What is expected: Copy every record below exactly.

--------------------------------------------------

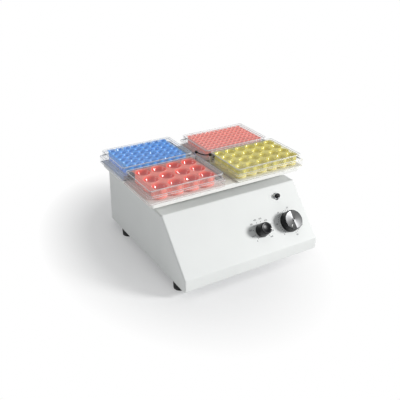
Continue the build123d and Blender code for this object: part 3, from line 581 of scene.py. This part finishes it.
def makeSpeedKnob():
    place = jointPlace("speed_turn")
    profile, high = knobProfile(speedKnob)
    profile.append((speedKnob["topRadius"] * 0.72, high))
    profile.append((speedKnob["topRadius"] * 0.66, high - 0.00035))
    profile.append((0.0, high - 0.0005))
    bm = bmesh.new()
    addLathe(bm, profile, place, 96)
    mesh = meshFrom("speedKnobBody", bm)
    knob = addPiece("speedKnobBody", mesh, "blackPlastic", "speed_dial")
    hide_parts("speed_knob")
    bm = bmesh.new()  # white line from the face over the rim and down the side
    turn = Matrix.Rotation(math.radians(speedKnob["pointer"]), 4, "Z")
    lift = speedKnob["lineLift"]
    route = [(speedKnob["topRadius"] * 0.74, high + lift)]
    route += roundedCorner((speedKnob["topRadius"] - speedKnob["rim"], high - speedKnob["rim"]),
                           speedKnob["rim"] + lift, 90, 5, 5)
    route.append((speedKnob["baseRadius"] + lift, speedKnob["lift"] + 0.0008))
    addRibbon(bm, route, speedKnob["lineWidth"], place @ turn)
    addPiece("speedKnobLine", meshFrom("speedKnobLine", bm), "whitePrint", "speed_dial")


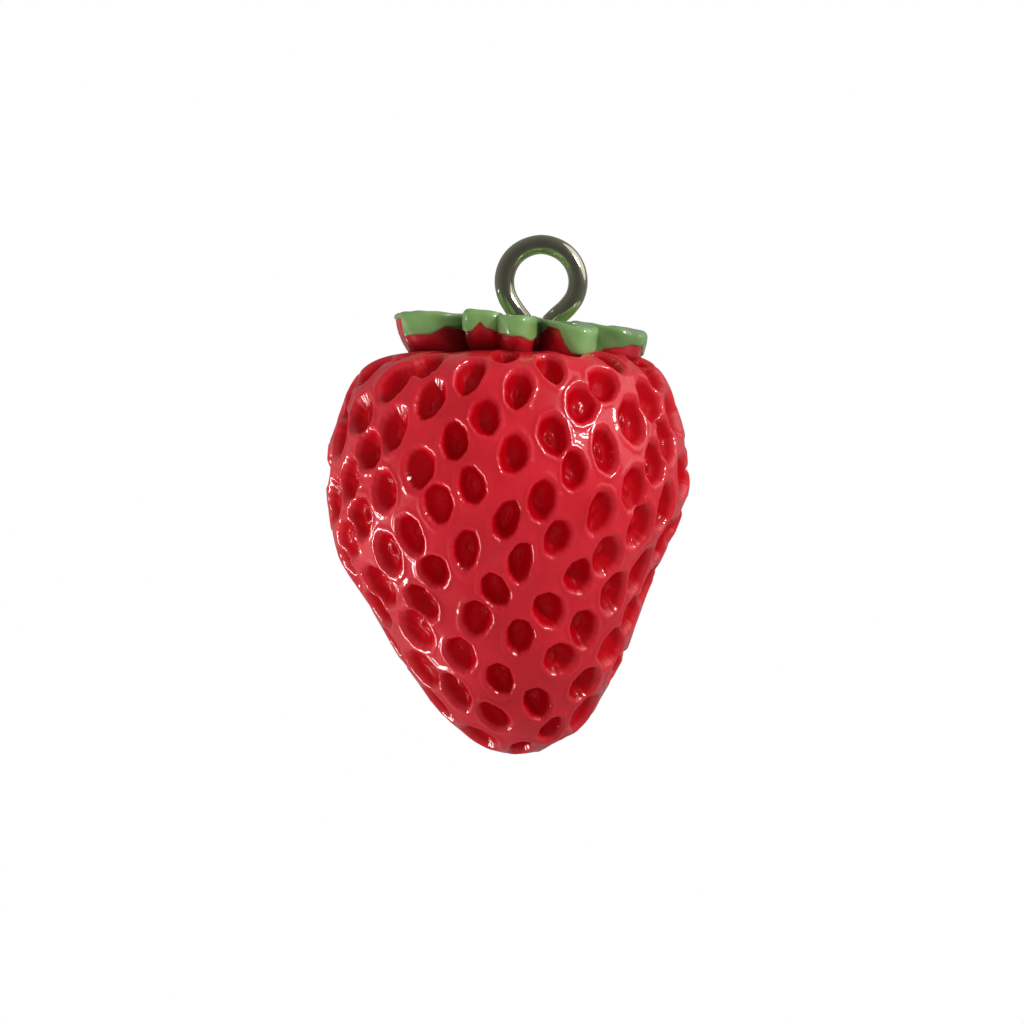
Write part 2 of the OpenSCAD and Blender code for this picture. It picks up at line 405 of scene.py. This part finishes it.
def lean_of(z):
    """How far the berry's axis swings to +X at a height above its widest level."""
    tip = TIP_SWING * np.clip((-z - 4.5) / 7, 0, 1) ** 1.3
    belly = BELLY_SWING * np.exp(-((z + 3.4) / 2.0) ** 2)
    shoulder = SHOULDER_SWING * np.clip((z - 2.5) / 3, 0, 1)
    return tip + belly + shoulder


def spread_on_berry(directions):
    """Where directions from the hub meet the plain berry: the distance along the meridian, the
    point and its normal."""
    s = np.linspace(0, LEN_ALL, 4001)
    r, z, _ = meridian(s)
    slopes = np.arctan2(z - HUB_H, r)
    polar = np.arcsin(np.clip(directions[:, 2], -1, 1))
    turn = np.arctan2(directions[:, 1], directions[:, 0])
    at = np.interp(-polar, -slopes, s)
    points, normals = on_berry(at, turn)
    # The flat top, from the shoulder's edge to the middle
    on_top = polar > slopes[0]
    top_r = (SHOULDER_H - HUB_H) / np.tan(np.maximum(polar, 0.1))
    points[on_top] = np.stack([top_r * np.cos(turn), top_r * np.sin(turn),
                               np.full(len(turn), SHOULDER_H)], -1)[on_top]
    normals[on_top] = (0, 0, 1)
    return at, points, normals


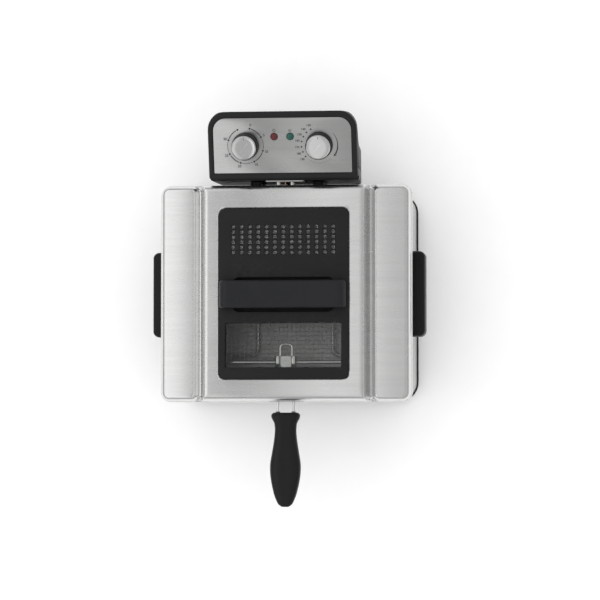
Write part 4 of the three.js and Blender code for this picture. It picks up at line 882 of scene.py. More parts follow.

--------------------------------------------------

Response:
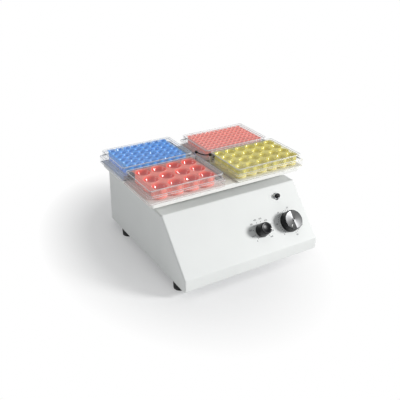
Continue the build123d and Blender code for this object: part 3, from line 581 of scene.py. This part finishes it.
def makeSpeedKnob():
    place = jointPlace("speed_turn")
    profile, high = knobProfile(speedKnob)
    profile.append((speedKnob["topRadius"] * 0.72, high))
    profile.append((speedKnob["topRadius"] * 0.66, high - 0.00035))
    profile.append((0.0, high - 0.0005))
    bm = bmesh.new()
    addLathe(bm, profile, place, 96)
    mesh = meshFrom("speedKnobBody", bm)
    knob = addPiece("speedKnobBody", mesh, "blackPlastic", "speed_dial")
    hide_parts("speed_knob")
    bm = bmesh.new()  # white line from the face over the rim and down the side
    turn = Matrix.Rotation(math.radians(speedKnob["pointer"]), 4, "Z")
    lift = speedKnob["lineLift"]
    route = [(speedKnob["topRadius"] * 0.74, high + lift)]
    route += roundedCorner((speedKnob["topRadius"] - speedKnob["rim"], high - speedKnob["rim"]),
                           speedKnob["rim"] + lift, 90, 5, 5)
    route.append((speedKnob["baseRadius"] + lift, speedKnob["lift"] + 0.0008))
    addRibbon(bm, route, speedKnob["lineWidth"], place @ turn)
    addPiece("speedKnobLine", meshFrom("speedKnobLine", bm), "whitePrint", "speed_dial")


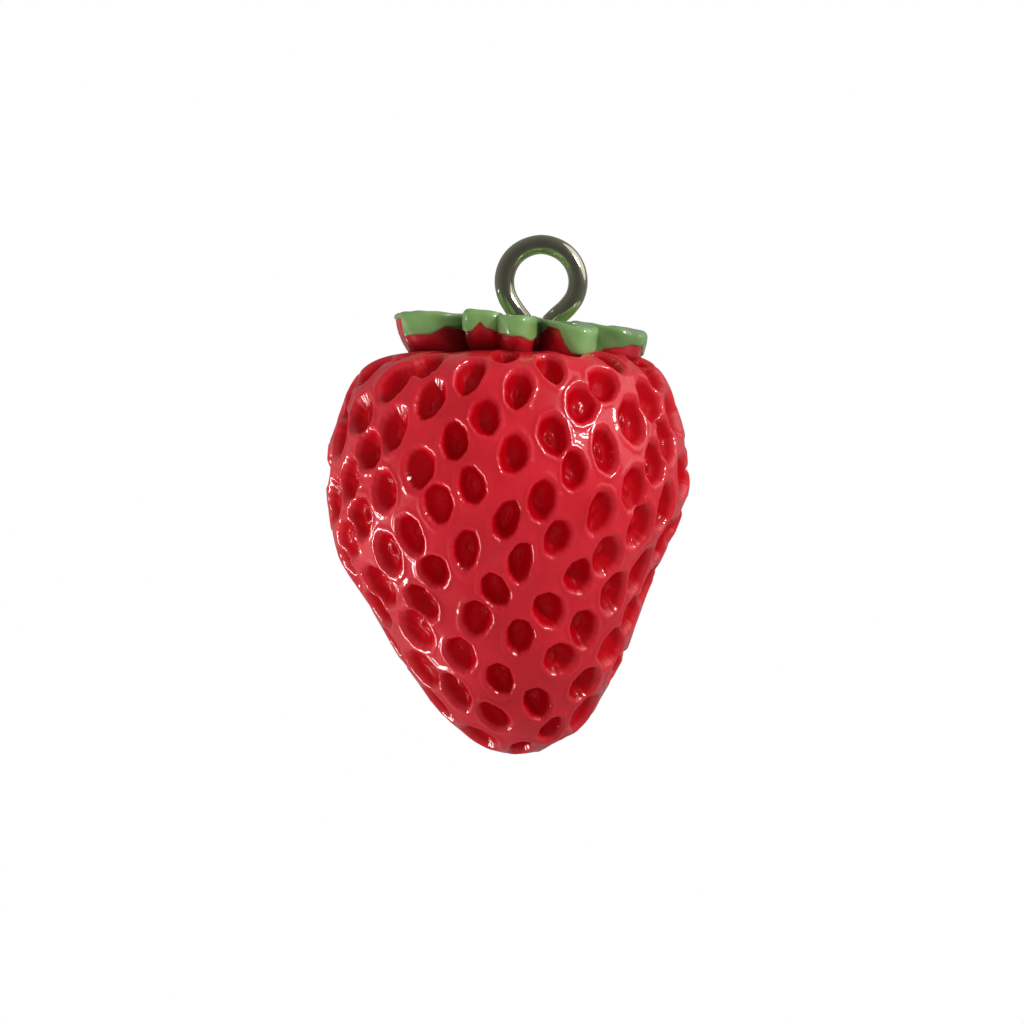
Write part 2 of the OpenSCAD and Blender code for this picture. It picks up at line 405 of scene.py. This part finishes it.
def lean_of(z):
    """How far the berry's axis swings to +X at a height above its widest level."""
    tip = TIP_SWING * np.clip((-z - 4.5) / 7, 0, 1) ** 1.3
    belly = BELLY_SWING * np.exp(-((z + 3.4) / 2.0) ** 2)
    shoulder = SHOULDER_SWING * np.clip((z - 2.5) / 3, 0, 1)
    return tip + belly + shoulder


def spread_on_berry(directions):
    """Where directions from the hub meet the plain berry: the distance along the meridian, the
    point and its normal."""
    s = np.linspace(0, LEN_ALL, 4001)
    r, z, _ = meridian(s)
    slopes = np.arctan2(z - HUB_H, r)
    polar = np.arcsin(np.clip(directions[:, 2], -1, 1))
    turn = np.arctan2(directions[:, 1], directions[:, 0])
    at = np.interp(-polar, -slopes, s)
    points, normals = on_berry(at, turn)
    # The flat top, from the shoulder's edge to the middle
    on_top = polar > slopes[0]
    top_r = (SHOULDER_H - HUB_H) / np.tan(np.maximum(polar, 0.1))
    points[on_top] = np.stack([top_r * np.cos(turn), top_r * np.sin(turn),
                               np.full(len(turn), SHOULDER_H)], -1)[on_top]
    normals[on_top] = (0, 0, 1)
    return at, points, normals


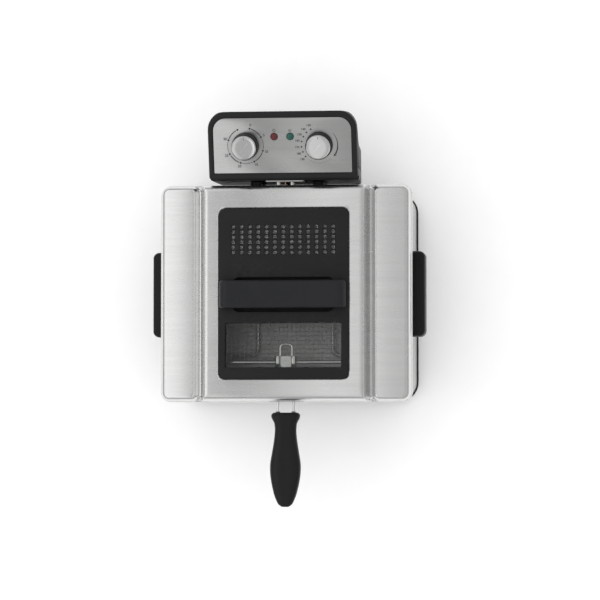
Write part 4 of the three.js and Blender code for this picture. It picks up at line 882 of scene.py. More parts follow.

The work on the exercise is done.